June 1: A cinnabar moth, seen on Widdop Moor, in the Yorkshire/Lancashire Pennines. A day for a decent walk, some fresh air, and some much-needed perspective.
June 2: This one’s about finding a way through. The path is rarely straight.
June 3: Stella Duffy came to the university to explain the thinking behind Fun Palaces – ‘culture by, for and with all’. This entry relates to the importance of pushing further with ideas. She was full of energy and I came away feeling inspired and determined.
June 4: A day full of emails. I’m sure I’d be a better human being, in some way I haven’t yet defined, if I ever got to Inbox Zero, but let’s face it, it’s never going to happen. If I file things I only forget where I’ve put them. This might explain why my desk is usually 4″ deep in papers and making detritus.

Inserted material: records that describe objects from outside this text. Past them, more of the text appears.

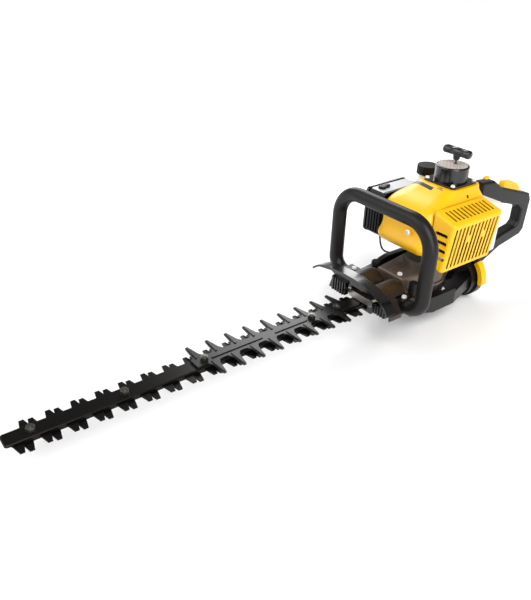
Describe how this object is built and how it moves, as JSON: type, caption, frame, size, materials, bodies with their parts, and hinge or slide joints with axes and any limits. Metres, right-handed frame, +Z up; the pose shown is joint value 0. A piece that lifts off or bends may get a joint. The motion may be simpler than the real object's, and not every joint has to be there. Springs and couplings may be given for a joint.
{
  "type": "hedge trimmer",
  "caption": "Petrol hedge trimmer with a double-sided reciprocating blade, wrap-around front loop handle, turning rear D-handle and recoil starter.",
  "frame": {"origin": "on the floor plane that the chassis keel stands on, straight under the crankshaft axis", "axes": "+X along the blades to their tips, +Y to the operator's left (muffler side), +Z up"},
  "size_m": [1.062, 0.233, 0.3125],
  "materials": {
    "blade_steel": "black-oxidised ground steel",
    "black_steel": "satin black paint",
    "fastener_steel": "zinc plated",
    "machined_steel": "machined",
    "cast_aluminium": "as cast",
    "brown_plastic": "moulded, semi-gloss",
    "black_plastic": "moulded, satin",
    "yellow_plastic": "moulded, gloss",
    "rubber": "matt",
    "tank_plastic": "translucent blow-moulded",
    "muffler_steel": "heat-stained sheet",
    "spark_plug": "plated with a white insulator",
    "brass": "machined",
    "filter_foam": "oiled foam",
    "rope": "braided nylon"
  },
  "bodies": {
    "engine_and_chassis": {"air_box": "black_plastic", "air_filter": "filter_foam", "air_filter_cover": "black_plastic", "antivibration_mounts": "rubber", "blade_bolts": "fastener_steel", "blade_nuts": "fastener_steel", "carburetor": "cast_aluminium", "chassis": "black_plastic", "clutch_housing": "cast_aluminium", "crank_bearings": "machined_steel", "crankcase": "cast_aluminium", "cylinder": "cast_aluminium", "engine_cover": "yellow_plastic", "finger_guard": "black_steel", "front_handle": "rubber", "fuel_tank": "tank_plastic", "gear_bearings": "machined_steel", "gearcase_lower": "brown_plastic", "gearcase_upper": "cast_aluminium", "guide_bar": "blade_steel", "hand_guard": "black_plastic", "hood": "brown_plastic", "ignition_coil": "black_plastic", "intake_insulator": "black_plastic", "muffler": "muffler_steel", "muffler_cover": "yellow_plastic", "plug_boot": "rubber", "recoil_spring": "machined_steel", "screws": "fastener_steel", "spark_plug": "spark_plug", "starter_housing": "black_plastic", "throttle_cable": "black_plastic"},
    "upper_blade": {"upper_blade": "blade_steel"},
    "lower_blade": {"lower_blade": "blade_steel"},
    "upper_link": {"upper_link": "machined_steel"},
    "lower_link": {"lower_link": "machined_steel"},
    "cam_gear": {"cam_gear": "machined_steel", "eccentric_discs": "machined_steel"},
    "clutch_drum": {"clutch_drum": "machined_steel"},
    "crankshaft": {"crankshaft": "machined_steel", "clutch_hub": "machined_steel", "clutch_shoes": "machined_steel", "flywheel": "cast_aluminium", "flywheel_nut": "fastener_steel"},
    "piston": {"piston": "cast_aluminium"},
    "connecting_rod": {"connecting_rod": "machined_steel", "rod_pins": "machined_steel"},
    "starter_grip": {"starter_grip": "black_plastic", "starter_rope": "rope"},
    "starter_pulley": {"starter_pulley": "black_plastic"},
    "choke_lever": {"choke_lever": "black_plastic"},
    "primer_bulb": {"primer_bulb": "rubber"},
    "throttle_valve": {"throttle_valve": "brass"},
    "fuel_cap": {"fuel_cap": "black_plastic"},
    "rear_handle": {"rear_handle_left": "black_plastic", "rear_handle_right": "black_plastic"},
    "lock_lever": {"lock_lever": "yellow_plastic"},
    "throttle_trigger": {"throttle_trigger": "black_plastic"},
    "throttle_lockout": {"throttle_lockout": "yellow_plastic"},
    "stop_switch": {"stop_switch": "yellow_plastic"}
  },
  "joints": [
    {"name": "upper_blade_stroke", "type": "slide", "parent": "engine_and_chassis", "child": "upper_blade", "axis": [1, 0, 0], "range_m": [-0.01465, 0.00285]},
    {"name": "lower_blade_stroke", "type": "slide", "parent": "engine_and_chassis", "child": "lower_blade", "axis": [1, 0, 0], "range_m": [-0.00285, 0.01465]},
    {"name": "upper_link_swing", "type": "hinge", "parent": "upper_blade", "child": "upper_link", "pos_m": [0.1419, 0, 0.07], "axis": [0, 0, 1], "range_deg": [-1.4, 9.4]},
    {"name": "lower_link_swing", "type": "hinge", "parent": "lower_blade", "child": "lower_link", "pos_m": [0.1301, 0, 0.07], "axis": [0, 0, 1], "range_deg": [-9.4, 1.4]},
    {"name": "cam_gear_spin", "type": "hinge", "parent": "engine_and_chassis", "child": "cam_gear", "pos_m": [0.04375, 0, 0.09], "axis": [0, 0, 1], "continuous": true},
    {"name": "clutch_drum_spin", "type": "hinge", "parent": "engine_and_chassis", "child": "clutch_drum", "pos_m": [0, 0, 0.1], "axis": [0, 0, 1], "continuous": true},
    {"name": "crankshaft_spin", "type": "hinge", "parent": "engine_and_chassis", "child": "crankshaft", "pos_m": [0, 0, 0.18], "axis": [0, 0, 1], "continuous": true},
    {"name": "piston_stroke", "type": "slide", "parent": "engine_and_chassis", "child": "piston", "axis": [1, 0, 0], "range_m": [-0.024, 0]},
    {"name": "connecting_rod_swing", "type": "hinge", "parent": "piston", "child": "connecting_rod", "pos_m": [0.058, 0, 0.18], "axis": [0, 0, 1], "range_deg": [-10, 10]},
    {"name": "starter_pull", "type": "slide", "parent": "engine_and_chassis", "child": "starter_grip", "axis": [0, 0, 1], "range_m": [0, 0.5], "stiffness_N_per_m": 20, "deforming": ["starter_rope"]},
    {"name": "starter_pulley_spin", "type": "hinge", "parent": "engine_and_chassis", "child": "starter_pulley", "pos_m": [0, 0, 0.26], "axis": [0, 0, 1], "range_deg": [0, 1520]},
    {"name": "choke_lever_turn", "type": "hinge", "parent": "engine_and_chassis", "child": "choke_lever", "pos_m": [0.084, -0.079, 0.234], "axis": [0, 0, 1], "range_deg": [0, 60]},
    {"name": "primer_bulb_press", "type": "slide", "parent": "engine_and_chassis", "child": "primer_bulb", "axis": [0, 0, 1], "range_m": [0, 0.004], "stiffness_N_per_m": 400},
    {"name": "throttle_valve_turn", "type": "hinge", "parent": "engine_and_chassis", "child": "throttle_valve", "pos_m": [0.056, -0.07, 0.18], "axis": [0, 0, 1], "range_deg": [-50, 0]},
    {"name": "fuel_cap_turn", "type": "hinge", "parent": "engine_and_chassis", "child": "fuel_cap", "pos_m": [-0.047, -0.09, 0.232], "axis": [0, 0, 1], "range_deg": [0, 360]},
    {"name": "rear_handle_turn", "type": "hinge", "parent": "engine_and_chassis", "child": "rear_handle", "pos_m": [-0.09, 0, 0.0455], "axis": [1, 0, 0], "range_deg": [-90, 90]},
    {"name": "lock_lever_press", "type": "hinge", "parent": "rear_handle", "child": "lock_lever", "pos_m": [-0.085, 0.0498, 0.0455], "axis": [1, 0, 0], "range_deg": [-10, 0], "stiffness_Nm_per_rad": 0.3},
    {"name": "throttle_trigger_squeeze", "type": "hinge", "parent": "rear_handle", "child": "throttle_trigger", "pos_m": [-0.1282, 0, 0.198], "axis": [0, 1, 0], "range_deg": [0, 14], "stiffness_Nm_per_rad": 0.3},
    {"name": "throttle_lockout_press", "type": "hinge", "parent": "rear_handle", "child": "throttle_lockout", "pos_m": [-0.212, 0, 0.194], "axis": [0, 1, 0], "range_deg": [0, 2.5], "stiffness_Nm_per_rad": 2},
    {"name": "stop_switch_slide", "type": "slide", "parent": "rear_handle", "child": "stop_switch", "axis": [1, 0, 0], "range_m": [-0.004, 0.004]}
  ],
  "couplings": [
    {"joint": "lower_blade_stroke", "follows": "upper_blade_stroke", "ratio": -1},
    {"joint": "clutch_drum_spin", "follows": "cam_gear_spin", "ratio": -4.3846},
    {"joint": "starter_pulley_spin", "follows": "starter_pull", "rad_per_m": 52.63},
    {"joint": "throttle_valve_turn", "follows": "throttle_trigger_squeeze", "ratio": -3.2}
  ]
}
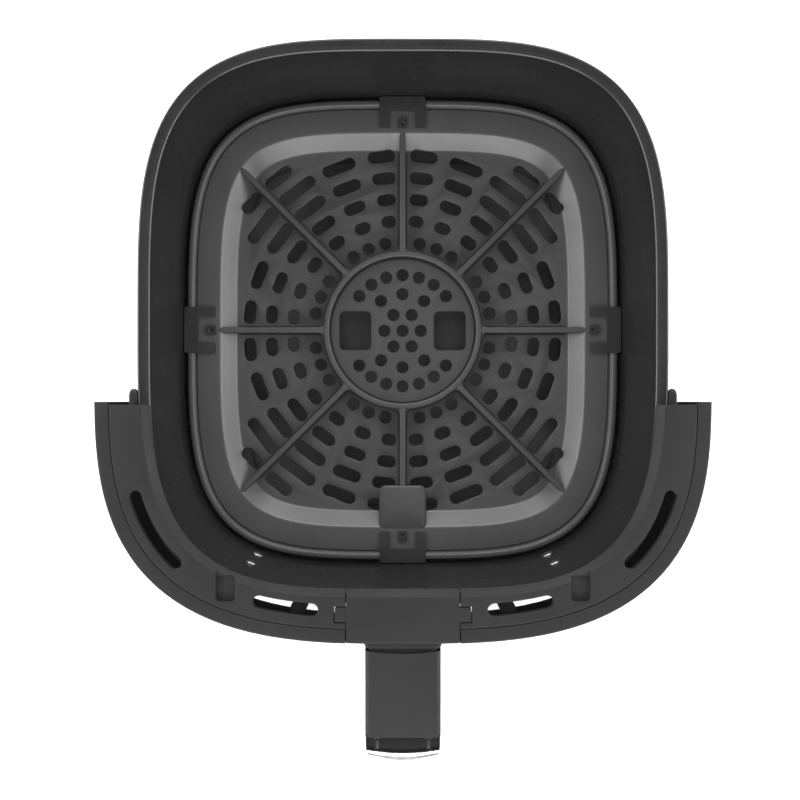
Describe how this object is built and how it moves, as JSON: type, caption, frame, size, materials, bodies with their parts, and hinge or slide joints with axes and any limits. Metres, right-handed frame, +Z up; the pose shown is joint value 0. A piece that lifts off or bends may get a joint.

June 5: I’ve started seeing a personal trainer in an attempt to reclaim myself from the outer reaches of weakness (and to address a core issue that’s been causing back and leg problems). He had me lifting an unnecessarily heavy kettlebell, which had the added bonus of causing me to forget my PhD for an hour. What an hour it was…
June 6: Wading through the interminable pile of papers that will be familiar to anyone treading this infernal path. I’m sure I should be reading them on screen, but a combination of getting to that awkward age where my eye muscles aren’t quite as elastic as they once were, and the aforementioned need to surround myself with paper at all times, mean that it’s hard copy all the way.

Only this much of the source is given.